Python :Page Navigator Maximum Value Scraper - Only getting the output of last value


This is the program that I have created to extract the maximum page value from each category section from the list.I am unable to fetch all the value,I am just getting the value of the last value in the list.What changes do I need to make in order to get all the outputs.

import bs4
from urllib.request import urlopen as uReq
from bs4 import BeautifulSoup as soup

#List for extended links to the base url

links = ['Link_1/','Link_2/','Link_3/']
#Function to find out the biggest number present in the page navigation
#section.Every element before 'Next→' is consist of the upper limit

def page_no():
    bs = soup(page_html, "html.parser")
    max_page = bs.find('a',{'class':'next page-numbers'}).findPrevious().text
   print(max_page)

#url loop
for url in links:
    my_urls ='http://example.com/category/{}/'.format(url)

# opening up connection,grabbing the page
uClient = uReq(my_urls)
page_html = uClient.read()
uClient.close()
page_no()

Page Navigator Example: 1 2 3 … 15 Next →

Thanks in Advance


Solution

  • You need to put page_html inside the function and indent the last 4 lines.

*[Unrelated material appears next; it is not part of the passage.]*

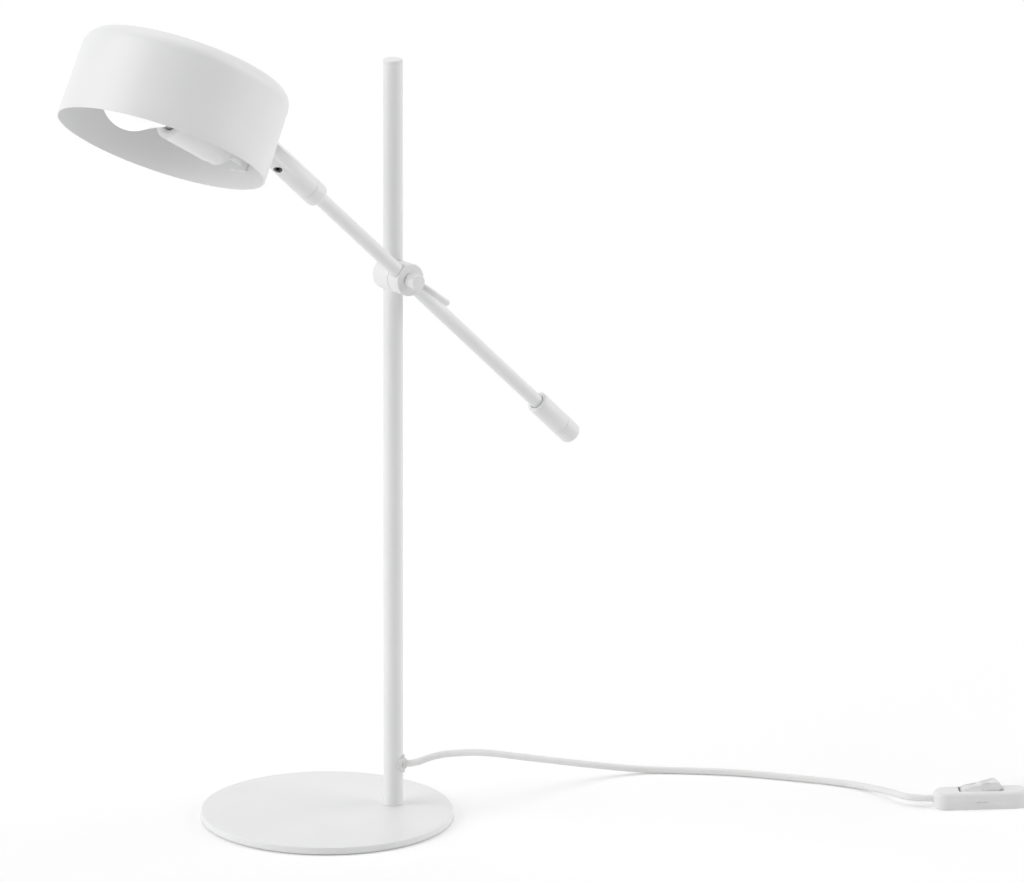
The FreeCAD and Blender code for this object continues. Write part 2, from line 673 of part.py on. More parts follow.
def make_holder_bracket():
    """Strap on the inside of the shade's wall, curved to it, that carries the lampholder."""
    plate = box(bracket_inner_x, inside_x + 1, -8, 8, bulb_z - 9, lug_screw_height + 4)
    room = shade_form(shade_wall)
    room.translate(shade_axis)
    plate = plate.common(room)
    plate = plate.cut(cylinder(nipple_hole_radius, Vector(0, 0, bulb_z), -X, 40))
    plate = plate.cut(cylinder(inner_lead_radius + 0.6, Z * lug_lead_height, -X, 40))
    for side in (-1, 1):
        plate = plate.cut(cylinder(lug_screw_radius + 0.1, Z * side * lug_screw_height, -X, 40))
    save("lampholder_bracket", plate, head_frame)

    screws = []
    for side in (-1, 1):
        at = Z * side * lug_screw_height
        shank = cylinder(lug_screw_radius, at + X * (-hinge_to_shade + 1.3), -X, bracket_thickness + shade_wall + 1.3)
        head = cylinder(2.3, at + X * bracket_inner_x, -X, 1.8).cut(
            hexagon(2.0, at + X * (bracket_inner_x - 0.9), -X, 1.5))
        screws.append(shank.fuse(head))
    save("bracket_screws", Part.makeCompound(screws), head_frame)


nipple_hole_radius = 5.0
holder_back = -hinge_to_shade - 17.0
bulb_centre = Vector(shade_axis.x - bulb_centre_past_axis, 0, bulb_z)
bulb_tip_x = bulb_centre.x - bulb_diameter / 2
cap_end_x = bulb_tip_x + bulb_length
cap_shell_back = cap_end_x - 2.5
cap_shell_front = cap_shell_back - (bulb_cap_length - 2.5)
holder_front = cap_shell_front + 5.5
cover_length = 15.0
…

Also it would be better to return the max_page value so you can use it ojtside the function.

    def page_no(page_html): 
        bs = soup(page_html, "html.parser")
        max_page = bs.find('a',{'class':'next page-numbers'}).findPrevious().text
        return max_page
    
    #url loop 
    for url in links: 
        my_urls='http://example.com/category/{}/'.format(url) 
        # opening up connection,grabbing the page 
        uClient = uReq(my_urls) 
        page_html = uClient.read()
        uClient.close() 
        max_page = page_no(page_html)
        print(max_page)